** Work to do **
Among the lines of data below, reproduce only those from the one with "# a finger pull" through the one with "obj.matrix_world = world", exactly as they stand, both ends included.

+ + + +

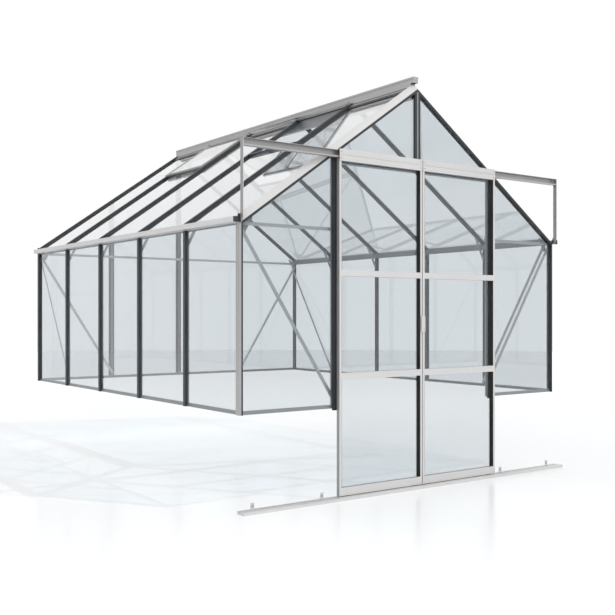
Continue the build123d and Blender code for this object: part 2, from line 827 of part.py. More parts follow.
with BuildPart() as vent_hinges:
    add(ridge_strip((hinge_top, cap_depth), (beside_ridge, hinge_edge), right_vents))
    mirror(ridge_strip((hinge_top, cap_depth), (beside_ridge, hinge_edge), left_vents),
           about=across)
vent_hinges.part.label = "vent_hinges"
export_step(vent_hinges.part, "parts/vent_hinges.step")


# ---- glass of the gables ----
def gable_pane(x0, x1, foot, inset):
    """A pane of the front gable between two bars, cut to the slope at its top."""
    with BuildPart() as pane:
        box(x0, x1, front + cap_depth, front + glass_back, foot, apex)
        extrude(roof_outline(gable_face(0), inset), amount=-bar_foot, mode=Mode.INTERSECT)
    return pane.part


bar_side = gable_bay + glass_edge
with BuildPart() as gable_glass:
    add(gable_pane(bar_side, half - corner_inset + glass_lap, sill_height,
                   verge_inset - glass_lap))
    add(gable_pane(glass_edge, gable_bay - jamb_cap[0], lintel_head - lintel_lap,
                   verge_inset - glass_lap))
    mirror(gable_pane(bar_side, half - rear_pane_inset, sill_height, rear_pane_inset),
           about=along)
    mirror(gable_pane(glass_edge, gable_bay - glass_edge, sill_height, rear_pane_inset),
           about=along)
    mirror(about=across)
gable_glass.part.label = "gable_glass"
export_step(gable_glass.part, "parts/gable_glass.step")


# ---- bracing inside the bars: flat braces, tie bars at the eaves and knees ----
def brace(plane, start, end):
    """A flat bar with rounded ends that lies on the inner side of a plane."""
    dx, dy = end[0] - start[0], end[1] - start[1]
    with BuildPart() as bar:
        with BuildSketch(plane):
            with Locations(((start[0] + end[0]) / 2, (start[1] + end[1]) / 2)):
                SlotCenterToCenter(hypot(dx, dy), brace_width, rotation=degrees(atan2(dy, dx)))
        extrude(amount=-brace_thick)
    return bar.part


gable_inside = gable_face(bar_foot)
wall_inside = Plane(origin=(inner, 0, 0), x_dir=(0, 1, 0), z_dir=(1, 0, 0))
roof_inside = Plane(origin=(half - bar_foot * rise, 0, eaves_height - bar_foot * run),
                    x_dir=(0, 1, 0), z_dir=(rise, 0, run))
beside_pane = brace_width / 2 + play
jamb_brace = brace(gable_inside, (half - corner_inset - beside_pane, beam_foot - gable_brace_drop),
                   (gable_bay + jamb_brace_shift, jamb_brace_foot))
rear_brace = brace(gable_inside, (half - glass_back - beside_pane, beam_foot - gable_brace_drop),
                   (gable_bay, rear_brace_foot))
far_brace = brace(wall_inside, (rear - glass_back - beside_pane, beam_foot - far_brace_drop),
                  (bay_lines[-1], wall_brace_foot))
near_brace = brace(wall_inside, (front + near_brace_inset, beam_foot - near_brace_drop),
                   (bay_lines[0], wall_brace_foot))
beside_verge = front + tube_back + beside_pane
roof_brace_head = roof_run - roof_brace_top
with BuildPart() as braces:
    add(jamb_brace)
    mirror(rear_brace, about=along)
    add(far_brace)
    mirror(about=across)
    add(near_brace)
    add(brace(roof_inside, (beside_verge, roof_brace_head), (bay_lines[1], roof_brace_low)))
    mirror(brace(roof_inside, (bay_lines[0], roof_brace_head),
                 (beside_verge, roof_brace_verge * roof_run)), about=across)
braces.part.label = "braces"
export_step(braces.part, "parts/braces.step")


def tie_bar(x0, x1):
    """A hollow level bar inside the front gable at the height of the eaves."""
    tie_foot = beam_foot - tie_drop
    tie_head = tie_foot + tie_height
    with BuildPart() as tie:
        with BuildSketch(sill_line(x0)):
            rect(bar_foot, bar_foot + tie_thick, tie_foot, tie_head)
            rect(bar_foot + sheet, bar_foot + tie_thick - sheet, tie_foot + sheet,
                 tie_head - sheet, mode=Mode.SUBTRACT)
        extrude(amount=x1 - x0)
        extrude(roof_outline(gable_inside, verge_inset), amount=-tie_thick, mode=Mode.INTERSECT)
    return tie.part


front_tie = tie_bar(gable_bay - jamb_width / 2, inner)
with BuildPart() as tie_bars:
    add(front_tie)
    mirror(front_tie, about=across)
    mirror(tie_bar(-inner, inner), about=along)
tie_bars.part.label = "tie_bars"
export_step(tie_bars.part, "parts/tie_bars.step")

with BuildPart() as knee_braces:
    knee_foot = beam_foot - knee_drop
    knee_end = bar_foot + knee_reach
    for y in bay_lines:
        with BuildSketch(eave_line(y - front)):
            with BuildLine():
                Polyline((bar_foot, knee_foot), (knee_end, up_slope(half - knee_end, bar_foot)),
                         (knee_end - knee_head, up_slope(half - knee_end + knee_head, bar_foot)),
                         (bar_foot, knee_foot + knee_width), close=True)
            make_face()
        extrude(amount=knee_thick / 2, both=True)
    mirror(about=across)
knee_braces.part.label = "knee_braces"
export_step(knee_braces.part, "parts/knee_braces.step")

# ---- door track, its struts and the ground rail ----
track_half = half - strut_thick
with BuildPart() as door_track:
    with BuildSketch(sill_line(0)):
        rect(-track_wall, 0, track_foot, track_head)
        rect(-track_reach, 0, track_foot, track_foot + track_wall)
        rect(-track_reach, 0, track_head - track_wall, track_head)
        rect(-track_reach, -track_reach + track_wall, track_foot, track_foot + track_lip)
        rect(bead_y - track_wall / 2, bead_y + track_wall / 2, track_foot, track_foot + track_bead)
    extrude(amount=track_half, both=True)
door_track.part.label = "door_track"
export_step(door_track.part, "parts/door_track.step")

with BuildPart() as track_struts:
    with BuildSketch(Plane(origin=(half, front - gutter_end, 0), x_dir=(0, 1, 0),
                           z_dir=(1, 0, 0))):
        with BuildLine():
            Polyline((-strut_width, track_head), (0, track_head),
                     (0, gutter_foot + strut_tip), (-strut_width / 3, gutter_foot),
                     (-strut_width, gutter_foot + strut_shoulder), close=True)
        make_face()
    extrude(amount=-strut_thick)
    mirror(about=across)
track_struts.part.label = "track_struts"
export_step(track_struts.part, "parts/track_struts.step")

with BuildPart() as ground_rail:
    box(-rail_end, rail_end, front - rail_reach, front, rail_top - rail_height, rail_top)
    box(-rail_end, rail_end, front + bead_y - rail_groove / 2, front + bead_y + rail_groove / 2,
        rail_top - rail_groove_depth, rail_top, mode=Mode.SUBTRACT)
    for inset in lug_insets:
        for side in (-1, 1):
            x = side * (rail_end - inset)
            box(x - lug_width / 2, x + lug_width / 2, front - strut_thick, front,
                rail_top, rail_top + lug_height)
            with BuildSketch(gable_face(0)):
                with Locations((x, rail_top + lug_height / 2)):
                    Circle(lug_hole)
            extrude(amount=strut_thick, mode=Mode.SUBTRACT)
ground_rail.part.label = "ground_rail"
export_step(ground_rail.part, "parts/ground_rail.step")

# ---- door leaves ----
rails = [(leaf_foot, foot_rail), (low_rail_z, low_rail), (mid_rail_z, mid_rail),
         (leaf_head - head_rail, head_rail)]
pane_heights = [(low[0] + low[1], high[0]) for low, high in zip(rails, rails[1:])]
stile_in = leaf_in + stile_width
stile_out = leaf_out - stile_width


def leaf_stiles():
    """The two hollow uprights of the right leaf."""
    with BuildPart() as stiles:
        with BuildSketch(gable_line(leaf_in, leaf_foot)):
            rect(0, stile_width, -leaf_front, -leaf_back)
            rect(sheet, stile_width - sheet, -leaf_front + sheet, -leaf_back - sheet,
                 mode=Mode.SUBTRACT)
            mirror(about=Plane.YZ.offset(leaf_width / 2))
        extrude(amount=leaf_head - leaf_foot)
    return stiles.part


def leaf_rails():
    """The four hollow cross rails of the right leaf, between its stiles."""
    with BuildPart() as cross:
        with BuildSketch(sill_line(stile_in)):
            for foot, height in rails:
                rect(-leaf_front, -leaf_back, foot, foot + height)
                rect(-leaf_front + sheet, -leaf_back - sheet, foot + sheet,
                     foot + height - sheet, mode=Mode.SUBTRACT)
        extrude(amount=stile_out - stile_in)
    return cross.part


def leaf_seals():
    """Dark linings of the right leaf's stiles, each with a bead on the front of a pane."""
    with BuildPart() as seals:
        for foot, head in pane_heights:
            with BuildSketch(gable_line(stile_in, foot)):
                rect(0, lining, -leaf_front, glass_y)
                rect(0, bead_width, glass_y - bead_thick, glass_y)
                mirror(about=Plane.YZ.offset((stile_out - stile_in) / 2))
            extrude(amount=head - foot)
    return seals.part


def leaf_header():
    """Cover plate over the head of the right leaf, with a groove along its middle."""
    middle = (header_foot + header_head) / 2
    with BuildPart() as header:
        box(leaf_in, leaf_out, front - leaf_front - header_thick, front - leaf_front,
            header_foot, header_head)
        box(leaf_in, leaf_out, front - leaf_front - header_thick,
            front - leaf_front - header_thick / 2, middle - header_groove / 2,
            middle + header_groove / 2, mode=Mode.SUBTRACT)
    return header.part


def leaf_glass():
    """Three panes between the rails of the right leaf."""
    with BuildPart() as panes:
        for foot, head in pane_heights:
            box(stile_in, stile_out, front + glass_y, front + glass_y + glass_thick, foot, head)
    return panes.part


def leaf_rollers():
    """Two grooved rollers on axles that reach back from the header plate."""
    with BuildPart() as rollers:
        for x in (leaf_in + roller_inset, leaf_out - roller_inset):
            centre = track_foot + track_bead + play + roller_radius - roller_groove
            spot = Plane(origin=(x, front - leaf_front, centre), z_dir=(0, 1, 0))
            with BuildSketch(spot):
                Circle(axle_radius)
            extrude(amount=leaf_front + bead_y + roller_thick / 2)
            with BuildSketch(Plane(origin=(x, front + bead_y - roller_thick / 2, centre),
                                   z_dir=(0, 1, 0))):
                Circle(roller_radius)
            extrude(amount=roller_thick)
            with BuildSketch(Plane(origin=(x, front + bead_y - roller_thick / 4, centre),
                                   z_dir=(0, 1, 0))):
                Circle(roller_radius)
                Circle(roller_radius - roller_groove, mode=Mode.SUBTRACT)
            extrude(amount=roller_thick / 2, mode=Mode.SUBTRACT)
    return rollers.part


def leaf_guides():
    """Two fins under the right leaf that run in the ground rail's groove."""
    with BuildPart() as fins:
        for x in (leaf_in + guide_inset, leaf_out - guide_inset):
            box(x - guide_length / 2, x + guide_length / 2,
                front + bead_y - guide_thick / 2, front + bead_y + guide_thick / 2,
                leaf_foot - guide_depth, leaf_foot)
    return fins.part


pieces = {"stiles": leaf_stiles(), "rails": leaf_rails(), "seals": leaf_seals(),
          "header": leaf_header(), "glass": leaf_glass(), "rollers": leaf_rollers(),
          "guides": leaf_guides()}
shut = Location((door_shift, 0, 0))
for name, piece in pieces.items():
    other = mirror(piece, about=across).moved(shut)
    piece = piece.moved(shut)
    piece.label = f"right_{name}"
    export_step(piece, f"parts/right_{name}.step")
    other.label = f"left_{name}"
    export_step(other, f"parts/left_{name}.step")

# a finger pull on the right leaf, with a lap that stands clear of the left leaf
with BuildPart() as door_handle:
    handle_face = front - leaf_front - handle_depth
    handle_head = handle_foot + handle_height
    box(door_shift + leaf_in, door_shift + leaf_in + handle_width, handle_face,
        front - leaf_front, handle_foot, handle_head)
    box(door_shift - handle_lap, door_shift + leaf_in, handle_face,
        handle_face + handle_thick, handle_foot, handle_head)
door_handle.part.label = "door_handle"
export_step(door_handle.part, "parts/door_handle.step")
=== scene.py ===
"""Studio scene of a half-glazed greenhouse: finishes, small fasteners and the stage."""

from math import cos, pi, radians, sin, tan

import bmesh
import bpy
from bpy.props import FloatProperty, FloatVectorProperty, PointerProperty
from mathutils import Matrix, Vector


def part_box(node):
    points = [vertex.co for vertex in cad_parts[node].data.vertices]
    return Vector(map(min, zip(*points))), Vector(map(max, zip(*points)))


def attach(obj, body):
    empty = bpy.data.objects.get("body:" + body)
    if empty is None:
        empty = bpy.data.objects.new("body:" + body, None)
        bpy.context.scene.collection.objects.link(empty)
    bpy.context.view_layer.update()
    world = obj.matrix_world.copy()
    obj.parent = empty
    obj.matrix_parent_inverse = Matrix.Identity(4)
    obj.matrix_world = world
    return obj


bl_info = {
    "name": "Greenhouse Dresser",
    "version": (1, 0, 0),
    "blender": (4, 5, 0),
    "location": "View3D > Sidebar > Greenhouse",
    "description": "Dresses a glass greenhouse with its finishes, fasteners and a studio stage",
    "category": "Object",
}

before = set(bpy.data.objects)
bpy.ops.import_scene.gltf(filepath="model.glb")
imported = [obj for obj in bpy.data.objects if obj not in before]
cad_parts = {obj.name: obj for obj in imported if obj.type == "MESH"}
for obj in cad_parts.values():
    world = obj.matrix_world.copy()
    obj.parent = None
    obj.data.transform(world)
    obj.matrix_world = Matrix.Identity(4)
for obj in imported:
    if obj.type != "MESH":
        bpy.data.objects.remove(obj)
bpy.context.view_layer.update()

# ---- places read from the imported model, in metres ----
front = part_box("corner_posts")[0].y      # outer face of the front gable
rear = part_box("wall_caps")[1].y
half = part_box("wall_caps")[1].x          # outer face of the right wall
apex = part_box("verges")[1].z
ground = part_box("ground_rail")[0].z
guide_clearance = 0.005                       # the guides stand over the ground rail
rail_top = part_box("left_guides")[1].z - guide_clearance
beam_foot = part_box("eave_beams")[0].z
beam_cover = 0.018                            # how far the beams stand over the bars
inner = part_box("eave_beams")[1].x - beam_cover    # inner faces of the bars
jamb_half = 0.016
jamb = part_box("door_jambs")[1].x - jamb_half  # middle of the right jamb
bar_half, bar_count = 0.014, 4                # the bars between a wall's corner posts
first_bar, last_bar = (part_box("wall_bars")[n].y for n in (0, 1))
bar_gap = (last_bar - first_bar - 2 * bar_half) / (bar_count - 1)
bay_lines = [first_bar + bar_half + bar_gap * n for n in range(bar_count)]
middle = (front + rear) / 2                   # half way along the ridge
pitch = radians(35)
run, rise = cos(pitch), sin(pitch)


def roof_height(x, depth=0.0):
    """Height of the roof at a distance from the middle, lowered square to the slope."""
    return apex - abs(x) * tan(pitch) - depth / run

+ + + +

** Problem solution **
# a finger pull on the right leaf, with a lap that stands clear of the left leaf
with BuildPart() as door_handle:
    handle_face = front - leaf_front - handle_depth
    handle_head = handle_foot + handle_height
    box(door_shift + leaf_in, door_shift + leaf_in + handle_width, handle_face,
        front - leaf_front, handle_foot, handle_head)
    box(door_shift - handle_lap, door_shift + leaf_in, handle_face,
        handle_face + handle_thick, handle_foot, handle_head)
door_handle.part.label = "door_handle"
export_step(door_handle.part, "parts/door_handle.step")
=== scene.py ===
"""Studio scene of a half-glazed greenhouse: finishes, small fasteners and the stage."""

from math import cos, pi, radians, sin, tan

import bmesh
import bpy
from bpy.props import FloatProperty, FloatVectorProperty, PointerProperty
from mathutils import Matrix, Vector


def part_box(node):
    points = [vertex.co for vertex in cad_parts[node].data.vertices]
    return Vector(map(min, zip(*points))), Vector(map(max, zip(*points)))


def attach(obj, body):
    empty = bpy.data.objects.get("body:" + body)
    if empty is None:
        empty = bpy.data.objects.new("body:" + body, None)
        bpy.context.scene.collection.objects.link(empty)
    bpy.context.view_layer.update()
    world = obj.matrix_world.copy()
    obj.parent = empty
    obj.matrix_parent_inverse = Matrix.Identity(4)
    obj.matrix_world = world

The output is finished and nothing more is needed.